Wednesday, December 27, 2006
The American novelist Ernest Hemingway lived in Key West for a decade in the 1930s, with his wife, Pauline, and a six-toed cat named Snowball. Although Hemingway divorced Pauline in 1939, Snowball stayed on. Today, about 50 of Snowball's descendants roam the grounds, to the delight of many tourists who visit the Hemingway Home and Museum but not to museum neighor, Debbie Schultz, and the federal government.

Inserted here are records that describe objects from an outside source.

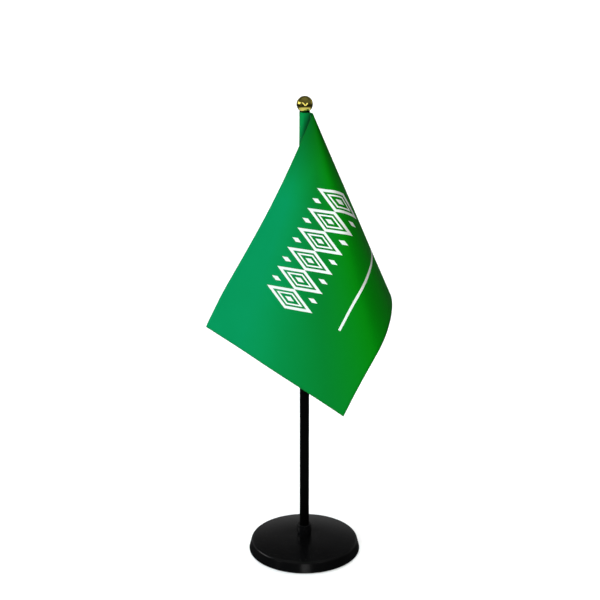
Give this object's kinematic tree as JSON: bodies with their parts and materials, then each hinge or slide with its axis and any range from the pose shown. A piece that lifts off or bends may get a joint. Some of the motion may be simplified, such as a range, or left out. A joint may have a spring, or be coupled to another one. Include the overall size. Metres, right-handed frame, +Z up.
{
  "type": "desk flag stand",
  "caption": "Weighted round base with a slim upright pole, a ball finial and a small rectangular flag that hangs from a sewn sleeve.",
  "frame": {"origin": "centre of the grip pad's underside, on the table", "axes": "+Z up along the pole, +X to the right, -Y towards the viewer"},
  "size_m": [0.1517, 0.1252, 0.4017],
  "materials": {
    "moulded_black": "moulded, fine matte",
    "zinc_steel": "zinc plated",
    "iron": "as cast",
    "gloss_black": "polished moulding",
    "satin_black": "satin",
    "gold_plate": "mirror gold plate",
    "rubber": "matte",
    "flag_cloth": "woven polyester, printed",
    "thread": "sewing thread"
  },
  "bodies": {
    "base": {"grip_pad": "rubber", "bottom_plate": "moulded_black", "plate_screws": "zinc_steel", "ballast_disc": "iron", "base_shell": "gloss_black", "pole_collar": "gloss_black", "collar_nut": "zinc_steel"},
    "pole": {"pole_tube": "satin_black"},
    "finial": {"finial_ball": "gold_plate"},
    "ring": {"stop_ring": "rubber"},
    "flag": {"flag_sleeve": "flag_cloth", "flag_panel": "flag_cloth", "sleeve_stitching": "thread"}
  },
  "joints": [
    {"name": "pole_lift", "type": "slide", "parent": "base", "child": "pole", "axis": [0, 0, 1], "range_m": [0, 0.03]},
    {"name": "finial_lift", "type": "slide", "parent": "pole", "child": "finial", "axis": [0, 0, 1], "range_m": [0, 0.02]},
    {"name": "ring_slide", "type": "slide", "parent": "pole", "child": "ring", "axis": [0, 0, -1], "range_m": [0, 0.12]},
    {"name": "flag_swivel", "type": "hinge", "parent": "ring", "child": "flag", "pos_m": [0, 0, 0.249], "axis": [0, 0, 1], "continuous": true}
  ]
}
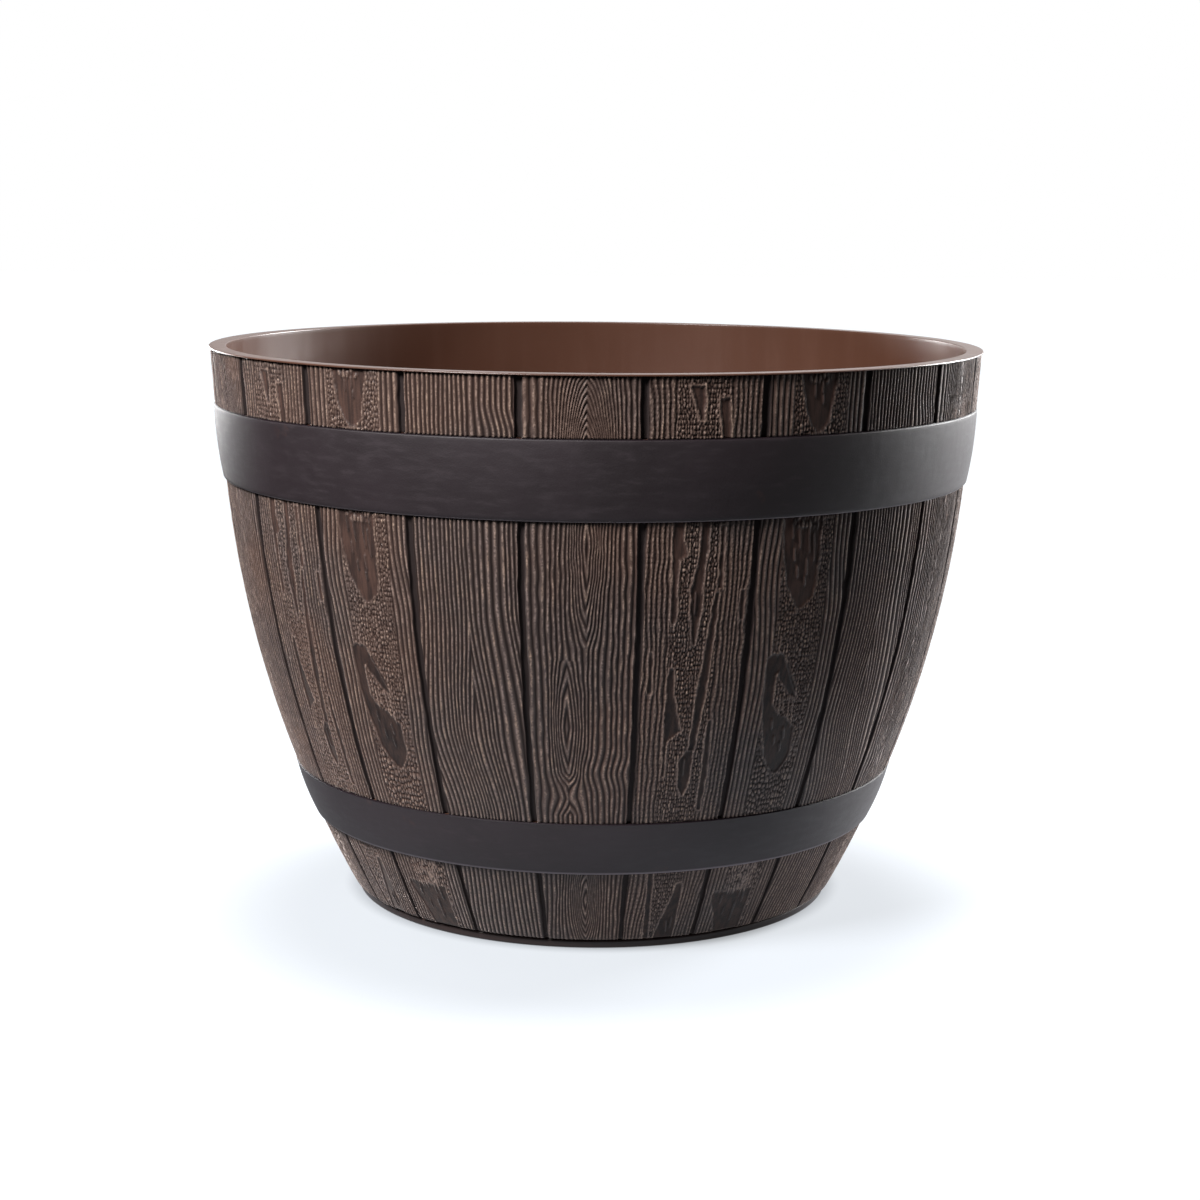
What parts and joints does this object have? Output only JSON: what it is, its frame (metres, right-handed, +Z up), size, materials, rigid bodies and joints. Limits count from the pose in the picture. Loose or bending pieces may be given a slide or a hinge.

Although Hemingway wrote most of his novels in Key West, including To Have and Have Not and A Farewell to Arms, many tourists come just to see the cats. Key West is known as much for its zany festivals and eccentric charm as it is for its cats. Cats arrived in Key West long ago with visiting sea captains, who employed them as shipboard rat catchers. Today, cats wander Key West.
Much of the dispute revolves around the wanderings of Ivan, an orange tomcat born in 2004. Neighbor, Debbie Schultz, who complained about the Hemingway cats is a former official at the local animal shelter who lives four doors away from the museum. According to Schultz, Ivan the cat wreaks another type of havoc on the cat population that lived outside the museum wall. She says that Ivan is an unneutered, macho male cat, that stops by a feeding station she keeps for neighborhood cats and he bulls and pins downs the street cats. She notes that Key West has an ordinance that a nuisance cat can be removed. Although Schultz says she took Ivan to the animal shelter six times, museum representatives "bail him out," each time.
When the museum decided that they did not want Schultz prowling around their grounds to capture their cats her spay and neuter program, she called the USDA.
Opinion: Sounds like a little neighborly revenge. Just remember Debbie, a cat has nine lives but you don't.